I have been working on a concept about Wikipedia as a space for public art. First it was my last project at the IT-university of Copenhagen. Later i got the opportunity to continue working on the concept. Im really happy for that, since it’s a really central concept of trying to work with and create new spaces at the limits of what we consider art. There’s some ethical issues around it, but after that’s been dealt with i having the opportunity to work with these issues.

First off i went to visit some of my relatives, because it turned out one of them over the years had developed a huge private archive of art. It was begun before computers were a common thing, so it’s all done in the old library way. It looks really good. So if he want’s to go to some city, mostly in Denmark, he can look it up, and see, hmm i would like to see this public art on the way. If all this information was available at Wikipedia we could all do that. So this archive is an inspiration to what information about public art can be used to.

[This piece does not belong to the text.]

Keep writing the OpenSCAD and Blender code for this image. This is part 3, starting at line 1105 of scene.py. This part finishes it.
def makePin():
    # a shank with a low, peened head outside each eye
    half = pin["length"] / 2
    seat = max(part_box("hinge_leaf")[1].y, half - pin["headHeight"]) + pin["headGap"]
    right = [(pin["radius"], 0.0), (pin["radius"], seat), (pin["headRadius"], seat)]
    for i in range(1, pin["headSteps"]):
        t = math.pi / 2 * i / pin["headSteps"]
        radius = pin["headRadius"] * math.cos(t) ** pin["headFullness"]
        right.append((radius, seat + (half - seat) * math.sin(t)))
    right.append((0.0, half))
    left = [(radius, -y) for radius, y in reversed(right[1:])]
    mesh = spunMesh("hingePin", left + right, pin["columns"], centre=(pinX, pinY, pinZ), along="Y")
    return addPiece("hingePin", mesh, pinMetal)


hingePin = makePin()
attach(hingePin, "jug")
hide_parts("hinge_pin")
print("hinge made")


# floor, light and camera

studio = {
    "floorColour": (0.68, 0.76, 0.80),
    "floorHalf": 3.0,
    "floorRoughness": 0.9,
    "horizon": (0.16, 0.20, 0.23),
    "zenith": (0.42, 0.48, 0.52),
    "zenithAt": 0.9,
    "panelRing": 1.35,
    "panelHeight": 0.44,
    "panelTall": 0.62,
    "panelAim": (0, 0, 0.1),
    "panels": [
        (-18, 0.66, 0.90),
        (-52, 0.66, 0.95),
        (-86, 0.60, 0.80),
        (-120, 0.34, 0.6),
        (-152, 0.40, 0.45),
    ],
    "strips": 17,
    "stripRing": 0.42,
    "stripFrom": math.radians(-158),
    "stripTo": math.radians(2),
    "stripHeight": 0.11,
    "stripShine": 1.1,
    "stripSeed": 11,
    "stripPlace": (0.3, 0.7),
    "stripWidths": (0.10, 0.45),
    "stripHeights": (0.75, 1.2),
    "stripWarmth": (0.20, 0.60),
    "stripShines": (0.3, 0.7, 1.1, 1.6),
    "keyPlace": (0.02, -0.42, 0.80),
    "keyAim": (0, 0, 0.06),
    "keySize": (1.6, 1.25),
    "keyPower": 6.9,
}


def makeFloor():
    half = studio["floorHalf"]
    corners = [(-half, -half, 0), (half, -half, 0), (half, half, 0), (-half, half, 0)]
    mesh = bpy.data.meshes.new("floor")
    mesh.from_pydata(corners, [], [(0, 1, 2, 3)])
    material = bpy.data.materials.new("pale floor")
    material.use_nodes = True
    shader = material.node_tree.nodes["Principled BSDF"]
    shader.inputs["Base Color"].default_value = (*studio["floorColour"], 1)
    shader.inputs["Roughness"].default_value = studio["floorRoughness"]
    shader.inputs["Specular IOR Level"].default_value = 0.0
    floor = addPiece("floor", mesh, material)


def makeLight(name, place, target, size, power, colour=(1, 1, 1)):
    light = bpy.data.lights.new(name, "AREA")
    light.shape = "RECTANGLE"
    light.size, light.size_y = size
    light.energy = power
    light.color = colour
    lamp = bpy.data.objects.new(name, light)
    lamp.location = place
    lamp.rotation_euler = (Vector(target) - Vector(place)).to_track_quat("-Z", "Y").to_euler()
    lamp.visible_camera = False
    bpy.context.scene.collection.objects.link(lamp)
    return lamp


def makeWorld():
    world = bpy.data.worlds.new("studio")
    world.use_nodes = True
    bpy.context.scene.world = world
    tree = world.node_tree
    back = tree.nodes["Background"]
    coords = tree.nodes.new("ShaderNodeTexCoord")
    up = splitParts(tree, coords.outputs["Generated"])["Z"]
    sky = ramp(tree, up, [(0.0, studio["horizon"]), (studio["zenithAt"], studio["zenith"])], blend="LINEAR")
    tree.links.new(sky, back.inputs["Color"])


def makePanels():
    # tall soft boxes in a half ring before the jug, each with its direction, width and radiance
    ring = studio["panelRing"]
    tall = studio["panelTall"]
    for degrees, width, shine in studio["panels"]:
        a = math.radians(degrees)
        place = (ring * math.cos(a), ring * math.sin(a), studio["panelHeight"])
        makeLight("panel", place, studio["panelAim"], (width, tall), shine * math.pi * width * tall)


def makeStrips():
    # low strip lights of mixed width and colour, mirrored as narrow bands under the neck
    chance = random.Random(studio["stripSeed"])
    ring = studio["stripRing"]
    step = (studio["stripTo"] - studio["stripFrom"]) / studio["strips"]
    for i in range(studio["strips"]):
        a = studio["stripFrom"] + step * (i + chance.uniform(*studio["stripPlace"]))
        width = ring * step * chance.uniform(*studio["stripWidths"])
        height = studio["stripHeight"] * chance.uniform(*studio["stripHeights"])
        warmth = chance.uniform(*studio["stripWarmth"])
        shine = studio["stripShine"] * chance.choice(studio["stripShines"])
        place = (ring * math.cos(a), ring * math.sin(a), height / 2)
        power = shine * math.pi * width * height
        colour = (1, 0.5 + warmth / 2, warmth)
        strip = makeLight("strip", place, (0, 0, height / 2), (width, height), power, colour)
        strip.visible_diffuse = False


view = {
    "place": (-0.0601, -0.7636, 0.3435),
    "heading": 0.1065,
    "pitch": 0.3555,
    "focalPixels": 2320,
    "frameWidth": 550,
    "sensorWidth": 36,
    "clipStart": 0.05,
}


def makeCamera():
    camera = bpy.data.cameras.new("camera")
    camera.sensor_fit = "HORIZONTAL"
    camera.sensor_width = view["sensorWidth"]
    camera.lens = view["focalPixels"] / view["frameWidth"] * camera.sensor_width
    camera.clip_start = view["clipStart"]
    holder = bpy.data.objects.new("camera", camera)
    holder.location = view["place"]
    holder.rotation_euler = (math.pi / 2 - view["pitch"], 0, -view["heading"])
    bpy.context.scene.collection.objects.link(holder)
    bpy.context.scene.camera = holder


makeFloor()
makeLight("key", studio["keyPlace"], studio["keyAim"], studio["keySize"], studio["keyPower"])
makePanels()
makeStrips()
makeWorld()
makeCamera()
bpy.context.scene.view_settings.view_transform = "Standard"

GPS coordinates would make sculptures and other work acccessible in the public, both at Wikipedia and other related networks, like Google maps and different location services. At gmaps you can toggle Wikipedia content, along with pictures and videos with GPS info from users of Panoramio and Youtube, so it’s really public.
Yesterday i finished a short report in collaboration with Nis Rømer about what we would like to do. Also we’re looking forward to Gillion Grantsaan getting back from Africa. The concept is about how art practice can work out as articles and guided walks or tours online. And it’s a series of short concepts, depending on a temporary groupwork, so it’s not just about my ideas of combining network. I’m looking forward to see how it works out if we can continue working on it.

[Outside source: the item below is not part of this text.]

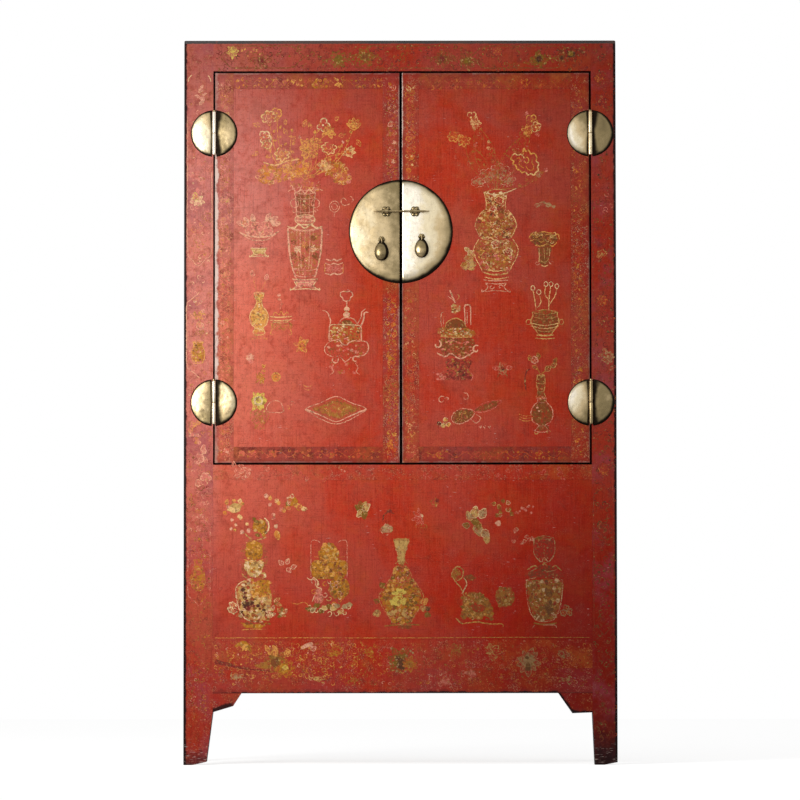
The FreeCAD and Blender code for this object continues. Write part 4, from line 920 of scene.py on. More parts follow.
class Painting:
    # the lines and washes of one painted area
    def __init__(self, seed, fields):
        self.fields = fields    # x from, x to, z from, z to in mm; nothing is painted outside these
        self.verts = []
        self.faces = []
        self.paint = []
        self.chance = random.Random(seed)

    def inside(self, line):
        return any(all(x0 < x < x1 and z0 < z < z1 for x, z in line) for x0, x1, z0, z1 in self.fields)

    def ribbon(self, line, widths, colour, closed, base, lift):
        if not self.inside(line):
            return
        start, count = len(self.verts), len(line)
        halo = haloOf(colour)
        for i, (x, z) in enumerate(line):
            before = line[i - 1] if i or closed else line[0]
            after = line[(i + 1) % count] if i < count - 1 or closed else line[-1]
            dx, dz = after[0] - before[0], after[1] - before[1]
            size = math.hypot(dx, dz) or 1
            for share, up in ((-1, -drawing["sink"]), (-0.35, lift), (0.35, lift), (1, -drawing["sink"])):
                w = widths[i] / 2 * share
                self.verts.append(((x - dz / size * w) * mm, (base - up) * mm, (z + dx / size * w) * mm))
                self.paint.append(colour if abs(share) < 1 else halo)
        for i in range(count if closed else count - 1):
            a, b = start + 4 * i, start + 4 * ((i + 1) % count)
            for j in range(4):
                k = (j + 1) % 4
                self.faces.append((a + j, b + j, b + k, a + k))
        if not closed:
            self.faces.append((start, start + 1, start + 2, start + 3))
            end = start + 4 * (count - 1)
            self.faces.append((end + 3, end + 2, end + 1, end))

    def patch(self, outline, colour, base, lift):
        if not self.inside(outline):
            return
        start, count = len(self.verts), len(outline)
        middleX = sum(p[0] for p in outline) / count
        middleZ = sum(p[1] for p in outline) / count
        for size, up, own in ((0.74, lift, colour), (1.0, -drawing["sink"], haloOf(colour))):
            for x, z in outline:
                self.verts.append(((middleX + (x - middleX) * size) * mm, (base - up) * mm,
                                   (middleZ + (z - middleZ) * size) * mm))
                self.paint.append(own)
        self.faces.append(tuple(range(start, start + count)))
        self.faces.append(tuple(range(start + 2 * count - 1, start + count - 1, -1)))
        for i in range(count):
            k = (i + 1) % count
            self.faces.append((start + k, start + i, start + count + i, start + count + k))

    def build(self, name, body, material):
        piece = makePiece(name, self.verts, self.faces, body, material, smooth=False)
        mesh = piece.data
        mesh.attributes.new("paint", "FLOAT_COLOR", "POINT").data.foreach_set(
            "color", [c for colour in self.paint for c in colour])
        places = np.array(self.verts)[:, (0, 2)]
        low = places.min(0)
        size = (places.max(0) - low).max()
        flat = ((places - low) / size * 0.98 + 0.01).astype(np.float32)
        corners = np.zeros(len(mesh.loops), np.int32)
        mesh.loops.foreach_get("vertex_index", corners)
        mesh.uv_layers.new(name="OFBake").data.foreach_set("uv", flat[corners].ravel())
        print(name, len(mesh.polygons), "faces")
        return piece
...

I’m not sure, but i have the impression that some people related to the art world could consider this project a devaluation of art. Maybe so. One of the things about art that comes to the surface in my talks around Boom Pearls is that a more nuanced understanding of art is present in Berlin where i have some of the talks, than in Copenhagen and Denmark, where art online isn’t such a big thing. Off course there’s a difference between different kinds of art. The Real Shit of some people isn’t the same to others, and then suddenly value changes, and RS is worth millions. If you could take the money issue out of it, it would be more about appropriation. In The Real Shit project it’s within the art world, and about building up careers, some kind of heritance i guess. When you go out of the art world, it’s also a matter of how to get back. So i also consider these projects to be building small bridges between different areas or networks and relating different spaces to each other. It’s possible other’s don’t like it. In Denmark we’re only 5 million people speaking the same language (or is it more today). So we have less experience within the language projects of Wikipedias. Local subjects from Los Angeles with 30 years of history that’s notable in the english Wikipedia can be difficult to relate to danish art history and language. Then it can be difficult to explain some projects as important because they may be academically brilliant within one context, but to other people, there’s no codes available to understand it.  So i hope our work can help to improve what’s notable. One issue could be art with political content. It may be a matter of rhetorics, to make it notable in Denmark today. Today i read a blogpost about a project that’s against the danish terror law, which makes it illegal to put up a few posters or even some stickers, if the police thinks it disturbs traffic, the projects suggests to get rid of the law. The danish terror law is somehow within political consensus. Maybe this isn’t notable at Wikipedia for other cathegorical reasons, but i hope that the governing consensus of the danish language project doesn’t rule out projects because the language is to small to provide a historical context for art outside the art world.

Catalog, where do we go from here

Tuesday, December 16th, 2008

the catalog from the show i curated in Odense for Gæsteatelier Hollufgård is now finished. besides the curators statement Signe Schmidt made a series of talks with the artists, and Jan Falk Borup, editor at  kunsten.nu, wrote a critical text about contemporary art in Denmark: Provins – selvforskyldt periferi? (The regions – a self-inflicted periphery?).